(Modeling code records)
--- Start ---

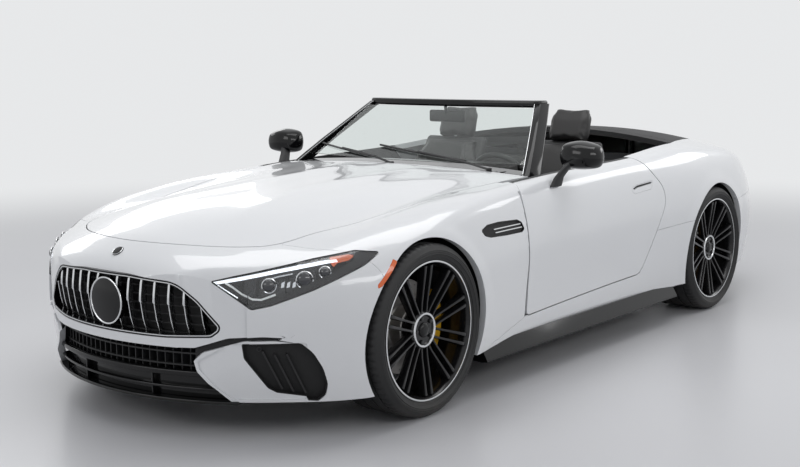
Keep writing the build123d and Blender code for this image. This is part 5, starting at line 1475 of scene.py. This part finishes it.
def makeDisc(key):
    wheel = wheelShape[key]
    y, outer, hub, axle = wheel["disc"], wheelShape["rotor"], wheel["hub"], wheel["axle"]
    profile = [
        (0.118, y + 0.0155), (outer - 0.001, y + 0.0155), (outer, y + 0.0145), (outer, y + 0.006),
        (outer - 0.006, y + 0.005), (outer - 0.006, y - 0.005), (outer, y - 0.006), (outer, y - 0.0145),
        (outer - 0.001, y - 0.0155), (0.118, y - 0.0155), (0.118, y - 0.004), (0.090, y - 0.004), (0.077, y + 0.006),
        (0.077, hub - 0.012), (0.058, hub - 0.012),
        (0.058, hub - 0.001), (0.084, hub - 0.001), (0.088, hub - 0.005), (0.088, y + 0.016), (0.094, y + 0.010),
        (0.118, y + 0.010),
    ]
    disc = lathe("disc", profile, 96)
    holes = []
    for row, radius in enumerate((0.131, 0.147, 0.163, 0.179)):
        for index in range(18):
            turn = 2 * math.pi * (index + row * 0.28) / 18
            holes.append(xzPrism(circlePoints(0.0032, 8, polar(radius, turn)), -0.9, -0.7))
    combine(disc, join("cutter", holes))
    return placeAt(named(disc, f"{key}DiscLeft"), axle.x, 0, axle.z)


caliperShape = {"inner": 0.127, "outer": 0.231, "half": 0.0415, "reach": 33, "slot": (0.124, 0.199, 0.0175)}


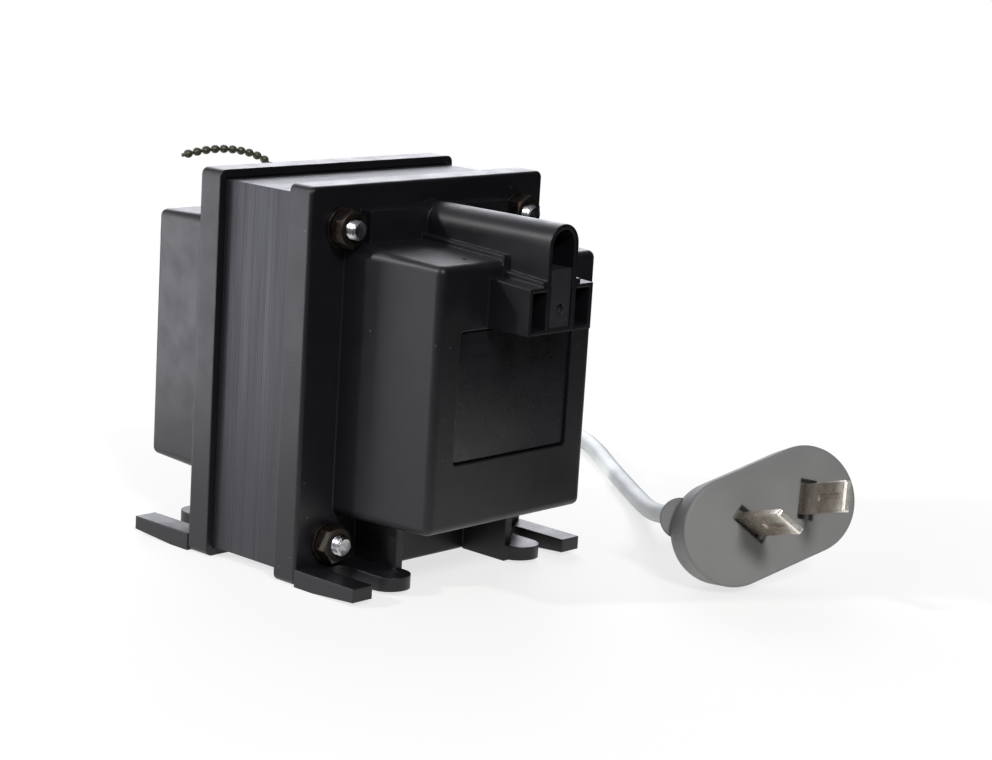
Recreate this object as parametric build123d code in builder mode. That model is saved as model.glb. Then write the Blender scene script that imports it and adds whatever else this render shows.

--- End ---

> STATED PROBLEM
Quote the material exactly, leaving nothing out.

> EXERCISE OUTPUT
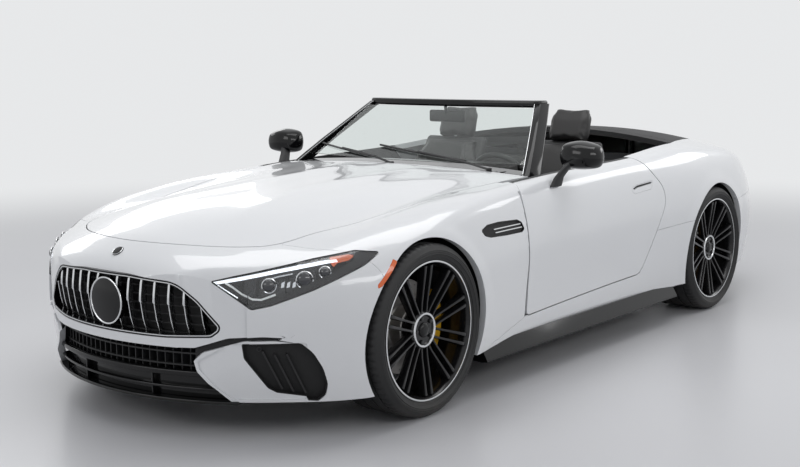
Keep writing the build123d and Blender code for this image. This is part 5, starting at line 1475 of scene.py. This part finishes it.
def makeDisc(key):
    wheel = wheelShape[key]
    y, outer, hub, axle = wheel["disc"], wheelShape["rotor"], wheel["hub"], wheel["axle"]
    profile = [
        (0.118, y + 0.0155), (outer - 0.001, y + 0.0155), (outer, y + 0.0145), (outer, y + 0.006),
        (outer - 0.006, y + 0.005), (outer - 0.006, y - 0.005), (outer, y - 0.006), (outer, y - 0.0145),
        (outer - 0.001, y - 0.0155), (0.118, y - 0.0155), (0.118, y - 0.004), (0.090, y - 0.004), (0.077, y + 0.006),
        (0.077, hub - 0.012), (0.058, hub - 0.012),
        (0.058, hub - 0.001), (0.084, hub - 0.001), (0.088, hub - 0.005), (0.088, y + 0.016), (0.094, y + 0.010),
        (0.118, y + 0.010),
    ]
    disc = lathe("disc", profile, 96)
    holes = []
    for row, radius in enumerate((0.131, 0.147, 0.163, 0.179)):
        for index in range(18):
            turn = 2 * math.pi * (index + row * 0.28) / 18
            holes.append(xzPrism(circlePoints(0.0032, 8, polar(radius, turn)), -0.9, -0.7))
    combine(disc, join("cutter", holes))
    return placeAt(named(disc, f"{key}DiscLeft"), axle.x, 0, axle.z)


caliperShape = {"inner": 0.127, "outer": 0.231, "half": 0.0415, "reach": 33, "slot": (0.124, 0.199, 0.0175)}


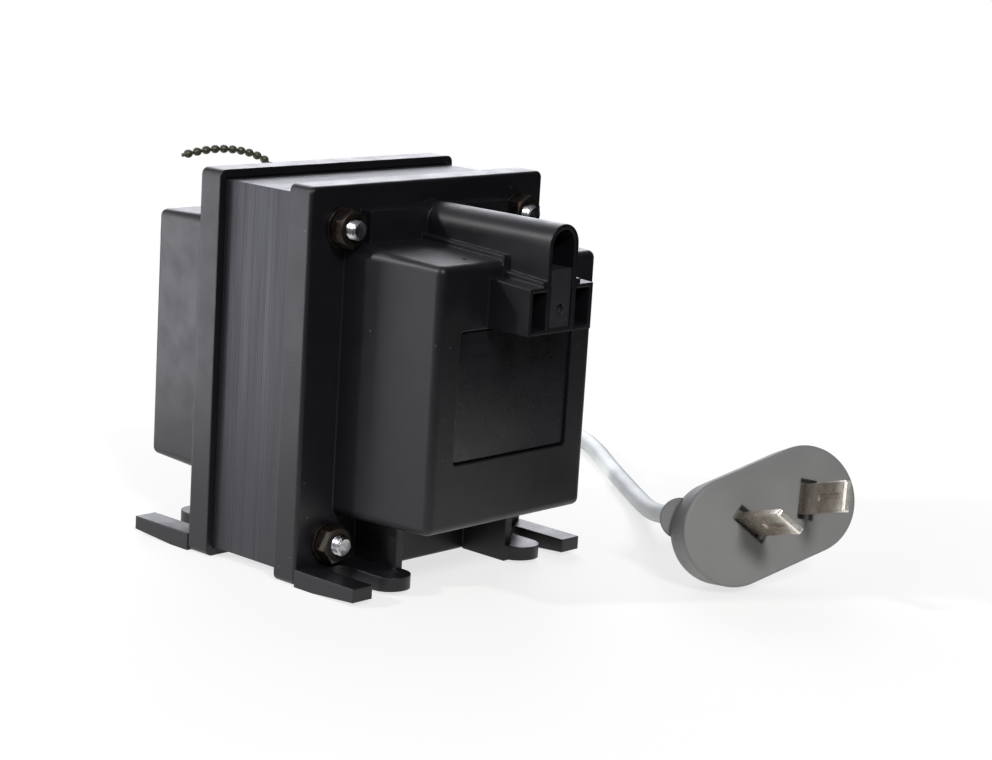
Recreate this object as parametric build123d code in builder mode. That model is saved as model.glb. Then write the Blender scene script that imports it and adds whatever else this render shows.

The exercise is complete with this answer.